** start Material shown **

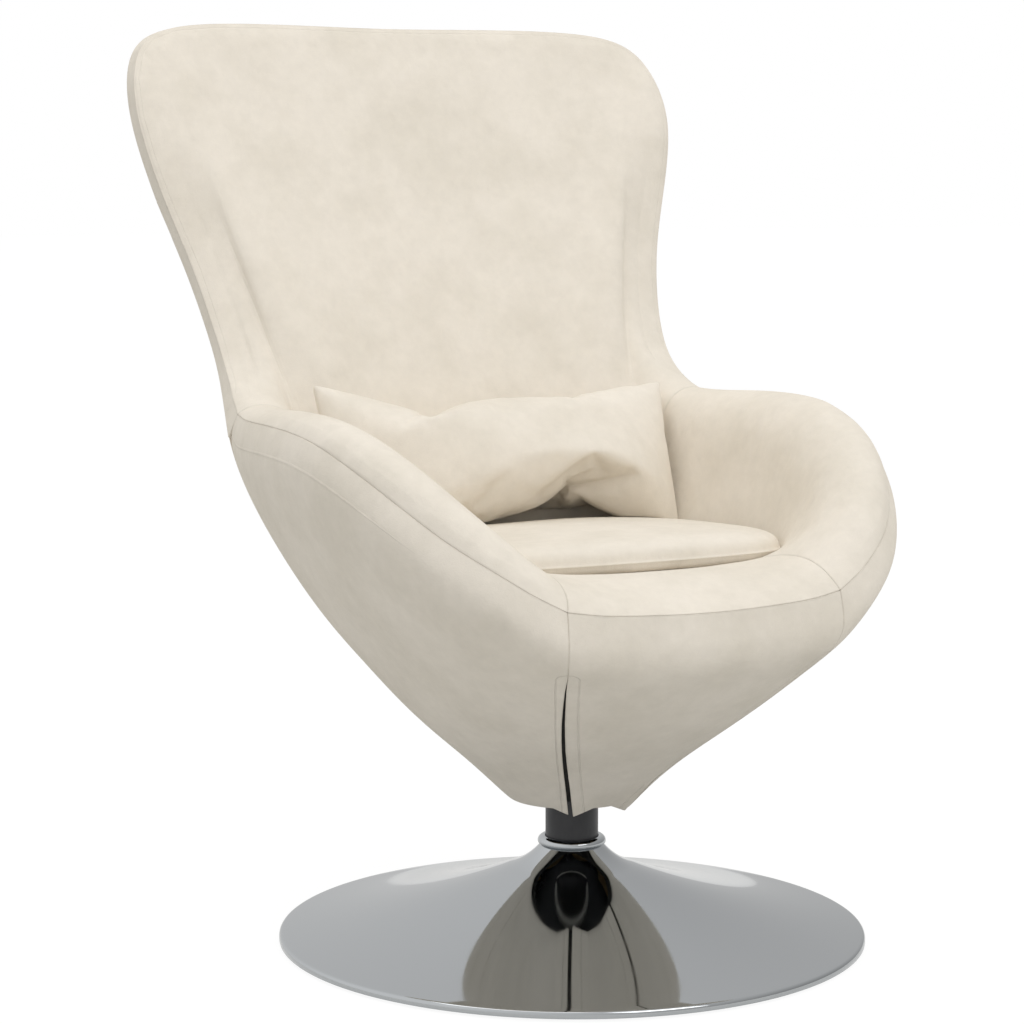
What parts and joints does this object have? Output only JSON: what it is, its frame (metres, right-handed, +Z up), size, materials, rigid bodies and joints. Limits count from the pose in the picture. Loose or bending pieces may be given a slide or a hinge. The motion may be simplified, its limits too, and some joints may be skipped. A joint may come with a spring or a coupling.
{
  "type": "swivel pod armchair",
  "caption": "Upholstered swivel pod armchair with wrap-round winged back, loose seat cushion and lumbar pillow on a black column and a round trumpet foot.",
  "frame": {"origin": "on the floor on the axis of the column, at the centre of the underside of the floor pad", "axes": "+Z up along the column, the sitter faces -Y, the sitter's right hand is at -X"},
  "size_m": [0.654, 0.7582, 0.941],
  "materials": {
    "floor_pad": "matt felt-like rubber",
    "ballast": "painted",
    "column": "satin black",
    "chrome_trim": "polished",
    "sleeve": "natural nylon",
    "chrome_foot": "polished",
    "steel": "zinc plated",
    "plate": "satin black",
    "board": "plywood",
    "shell": "moulded",
    "upholstery": "cream suede-like velvet",
    "cushion": "cream suede-like velvet over a soft filling"
  },
  "bodies": {
    "base": {"floor_pad": "floor_pad", "ballast_plate": "ballast", "column_tube": "column", "collar_ring": "chrome_trim", "swivel_sleeve": "sleeve", "trumpet_cover": "chrome_foot"},
    "pod": {"swivel_spindle": "steel", "retaining_clip": "steel", "mounting_plate": "plate", "plate_screws": "steel", "base_board": "board", "seat_board": "board", "pod_shell": "shell", "front_cover_panel": "upholstery", "right_side_cover": "upholstery", "left_side_cover": "upholstery", "back_cover": "upholstery", "edge_band": "upholstery", "front_lip_pad": "upholstery", "right_arm_pad": "upholstery", "left_arm_pad": "upholstery", "back_pad": "upholstery", "seat_deck_pad": "upholstery"},
    "seat_cushion": {"seat_cushion": "cushion"},
    "lumbar_pillow": {"lumbar_pillow": "cushion"}
  },
  "joints": [
    {"name": "swivel", "type": "hinge", "parent": "base", "child": "pod", "pos_m": [0, 0, 0.19], "axis": [0, 0, 1], "continuous": true},
    {"name": "seat_cushion_lift", "type": "slide", "parent": "pod", "child": "seat_cushion", "axis": [0, 0, 1], "range_m": [0, 0.4]},
    {"name": "lumbar_pillow_lift", "type": "slide", "parent": "seat_cushion", "child": "lumbar_pillow", "axis": [0, -0.3939, 0.9191], "range_m": [0, 0.45]}
  ]
}
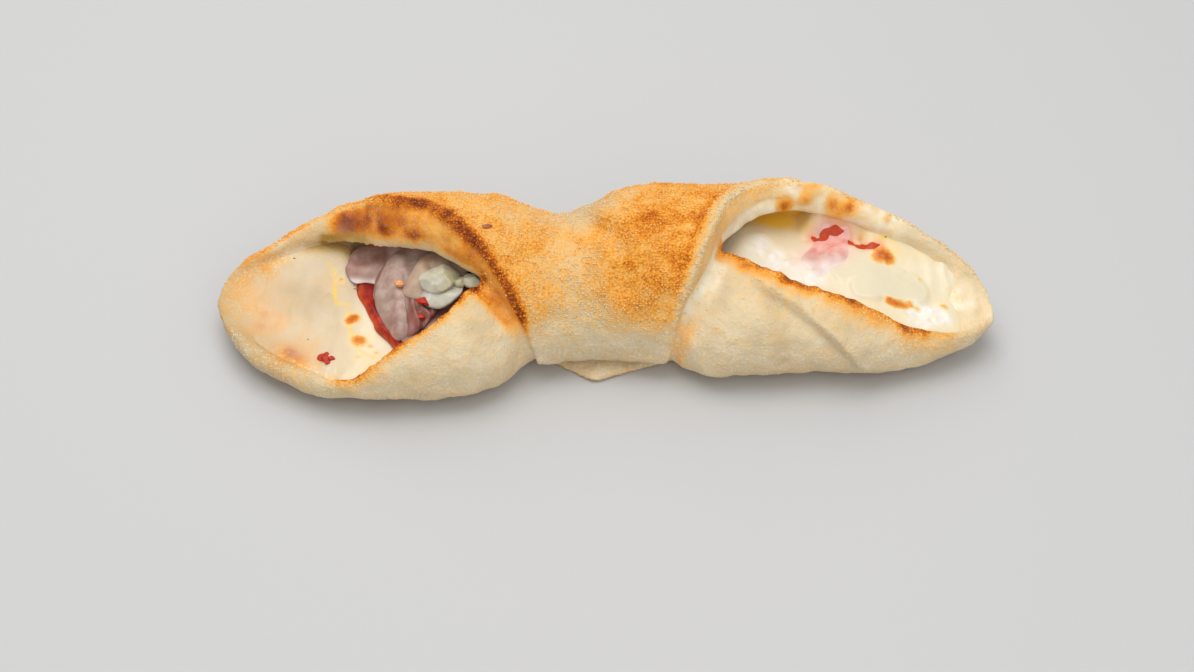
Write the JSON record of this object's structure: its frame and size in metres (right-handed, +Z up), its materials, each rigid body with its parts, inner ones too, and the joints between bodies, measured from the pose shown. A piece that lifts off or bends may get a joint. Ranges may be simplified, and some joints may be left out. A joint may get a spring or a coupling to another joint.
{
  "type": "calzone",
  "caption": "Open-ended wrapped calzone: a baked dough boat drawn together by a folded band over its middle, with ham, melted cheese and tomato sauce showing at both openings",
  "frame": {"origin": "middle of the calzone's box in plan, on the surface it lies on", "axes": "+X from the left tip to the right tip, +Y to the back, +Z up; the openings and the tucked end of the band face -Y"},
  "size_m": [0.278, 0.0904, 0.0493],
  "materials": {
    "baked_dough": "baked, floury, browned on the raised parts",
    "melted_cheese": "soft gloss",
    "tomato_sauce": "wet",
    "ham": "moist, slightly shiny"
  },
  "bodies": {
    "root": {"dough": "baked_dough", "cheese": "melted_cheese", "sauce": "tomato_sauce", "ham_layer": "ham", "ham_slice_top": "ham", "ham_slice_front": "ham", "ham_slice_back": "ham", "cheese_curd": "melted_cheese"}
  },
  "joints": []
}
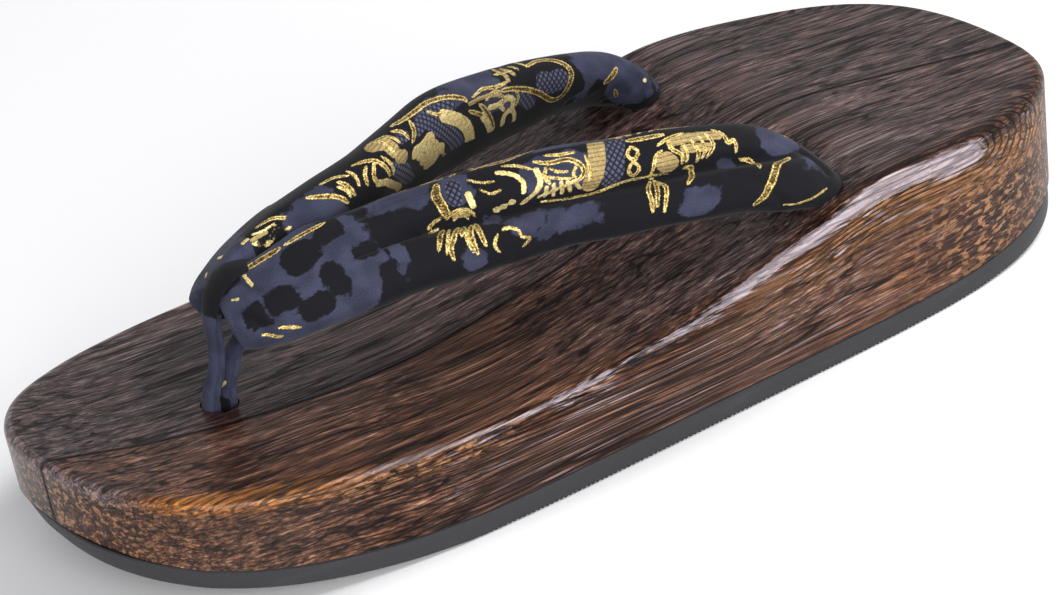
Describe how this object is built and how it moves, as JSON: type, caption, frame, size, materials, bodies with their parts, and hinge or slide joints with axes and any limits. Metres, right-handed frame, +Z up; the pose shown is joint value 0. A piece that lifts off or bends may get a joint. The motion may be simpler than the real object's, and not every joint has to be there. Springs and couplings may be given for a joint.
{
  "type": "geta sandal",
  "caption": "Low boat-shaped geta: a scorched wooden base glued from planks on a rubber outsole, with padded brocade straps and a toe thong",
  "frame": {"origin": "on the floor under the middle of the base", "axes": "toe towards -Y, heel towards +Y, +Z up, +X towards the side with the narrow plank"},
  "size_m": [0.11, 0.27, 0.067],
  "materials": {
    "scorched_wood": "brushed, lacquered",
    "scorched_wood_light": "brushed, lacquered",
    "sole_rubber": "matt",
    "strap_brocade": "woven brocade",
    "thong_cloth": "woven"
  },
  "bodies": {
    "root": {"plank_wide": "scorched_wood", "plank_narrow": "scorched_wood_light", "outsole": "sole_rubber", "straps": "strap_brocade", "toe_thong": "thong_cloth"}
  },
  "joints": []
}
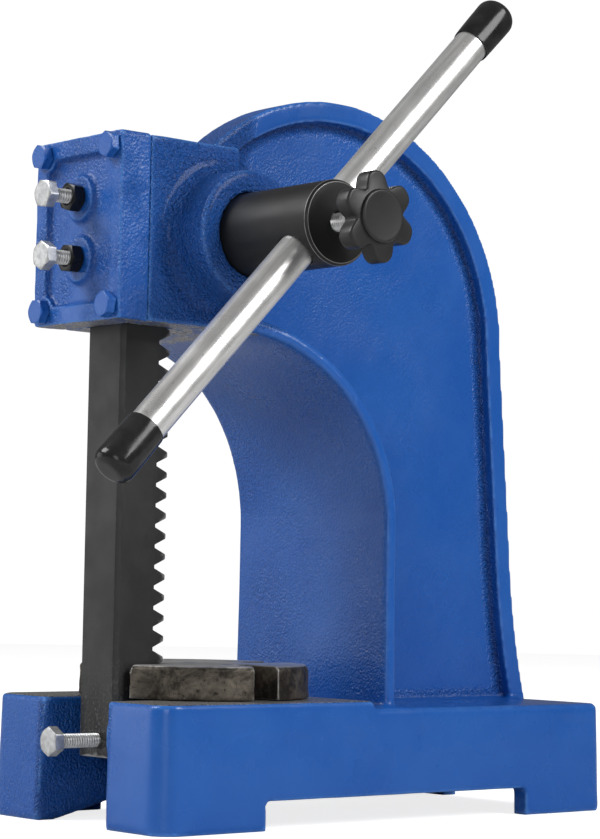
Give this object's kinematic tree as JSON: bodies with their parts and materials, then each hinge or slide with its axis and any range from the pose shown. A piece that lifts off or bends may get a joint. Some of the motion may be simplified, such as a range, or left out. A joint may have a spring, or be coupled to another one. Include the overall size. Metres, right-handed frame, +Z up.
{
  "type": "arbor press",
  "caption": "Bench arbor press: cast C-frame on a slotted hollow base, square rack ram, pinion shaft with sliding lever and star clamp knob, notched round anvil plate.",
  "frame": {"origin": "middle of the bounding box's underside, on the bench, in the rest pose; the ram's axis stands at X -0.03585, Y -0.07835", "axes": "+Z up, -Y towards the open side of the throat and the operator, +X towards the lever and its clamp knob"},
  "size_m": [0.1976, 0.3218, 0.3618],
  "materials": {
    "blue_enamel": "glossy mid-blue enamel over sand-cast grain",
    "black_oxide": "satin black oxide",
    "bright_steel": "bright plated bar",
    "zinc": "zinc plated",
    "bare_iron": "dark rough cast with a machined top",
    "black_vinyl": "glossy dipped vinyl",
    "black_plastic": "satin moulded plastic"
  },
  "bodies": {
    "frame": {"press_frame": "blue_enamel", "ram_cover": "blue_enamel", "cover_bolt_upper_left": "blue_enamel", "cover_bolt_upper_right": "blue_enamel", "cover_bolt_lower_left": "blue_enamel", "cover_bolt_lower_right": "blue_enamel", "gib_strip": "black_oxide", "gib_lock_nut_upper": "black_oxide", "gib_lock_nut_lower": "black_oxide", "anvil_pin": "black_oxide"},
    "gib_screw_upper": {"gib_screw_upper": "zinc"},
    "gib_screw_lower": {"gib_screw_lower": "zinc"},
    "ram": {"ram": "black_oxide"},
    "clamp_screw": {"tool_clamp_screw": "zinc"},
    "pinion": {"pinion_shaft": "black_oxide"},
    "lever": {"handle_bar": "bright_steel", "handle_cap_upper": "black_vinyl", "handle_cap_lower": "black_vinyl"},
    "stud": {"knob_stud": "zinc"},
    "knob": {"clamp_knob": "black_plastic"},
    "anvil": {"anvil_plate": "bare_iron"}
  },
  "joints": [
    {"name": "pinion_turn", "type": "hinge", "parent": "frame", "child": "pinion", "pos_m": [-0.03585, -0.05261, 0.25175], "axis": [-1, 0, 0], "range_deg": [-60, 595]},
    {"name": "ram_slide", "type": "slide", "parent": "frame", "child": "ram", "axis": [0, 0, 1], "range_m": [-0.0165, 0.16]},
    {"name": "handle_slide", "type": "slide", "parent": "pinion", "child": "lever", "axis": [0, 0.6997, 0.7145], "range_m": [-0.105, 0.105]},
    {"name": "stud_travel", "type": "slide", "parent": "pinion", "child": "stud", "axis": [1, 0, 0], "range_m": [0, 0.0025]},
    {"name": "knob_turn", "type": "hinge", "parent": "stud", "child": "knob", "pos_m": [0.08915, -0.05261, 0.25175], "axis": [1, 0, 0], "range_deg": [0, 720]},
    {"name": "clamp_screw_turn", "type": "hinge", "parent": "ram", "child": "clamp_screw", "pos_m": [-0.03585, -0.09821, 0.0356], "axis": [0, -1, 0], "range_deg": [0, 360]},
    {"name": "gib_screw_upper_turn", "type": "hinge", "parent": "frame", "child": "gib_screw_upper", "pos_m": [-0.03585, -0.10821, 0.2668], "axis": [0, -1, 0], "range_deg": [-60, 360]},
    {"name": "gib_screw_lower_turn", "type": "hinge", "parent": "frame", "child": "gib_screw_lower", "pos_m": [-0.03585, -0.10821, 0.2404], "axis": [0, -1, 0], "range_deg": [-60, 360]},
    {"name": "anvil_turn", "type": "hinge", "parent": "frame", "child": "anvil", "pos_m": [-0.03585, -0.03821, 0.06], "axis": [0, 0, 1], "range_deg": [-3, 3]}
  ],
  "couplings": [
    {"joint": "ram_slide", "follows": "pinion_turn", "m_per_rad": 0.0154},
    {"joint": "stud_travel", "follows": "knob_turn", "m_per_rad": 0.00019894}
  ]
}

** end Material shown **

Requirement
Lines containing the word "axes" must all be returned from the material above.

The solution
  "frame": {"origin": "on the floor on the axis of the column, at the centre of the underside of the floor pad", "axes": "+Z up along the column, the sitter faces -Y, the sitter's right hand is at -X"},
  "frame": {"origin": "middle of the calzone's box in plan, on the surface it lies on", "axes": "+X from the left tip to the right tip, +Y to the back, +Z up; the openings and the tucked end of the band face -Y"},
Describe how this object is built and how it moves, as JSON: type, caption, frame, size, materials, bodies with their parts, and hinge or slide joints with axes and any limits. Metres, right-handed frame, +Z up; the pose shown is joint value 0. A piece that lifts off or bends may get a joint. The motion may be simpler than the real object's, and not every joint has to be there. Springs and couplings may be given for a joint.
  "frame": {"origin": "on the floor under the middle of the base", "axes": "toe towards -Y, heel towards +Y, +Z up, +X towards the side with the narrow plank"},
  "frame": {"origin": "middle of the bounding box's underside, on the bench, in the rest pose; the ram's axis stands at X -0.03585, Y -0.07835", "axes": "+Z up, -Y towards the open side of the throat and the operator, +X towards the lever and its clamp knob"},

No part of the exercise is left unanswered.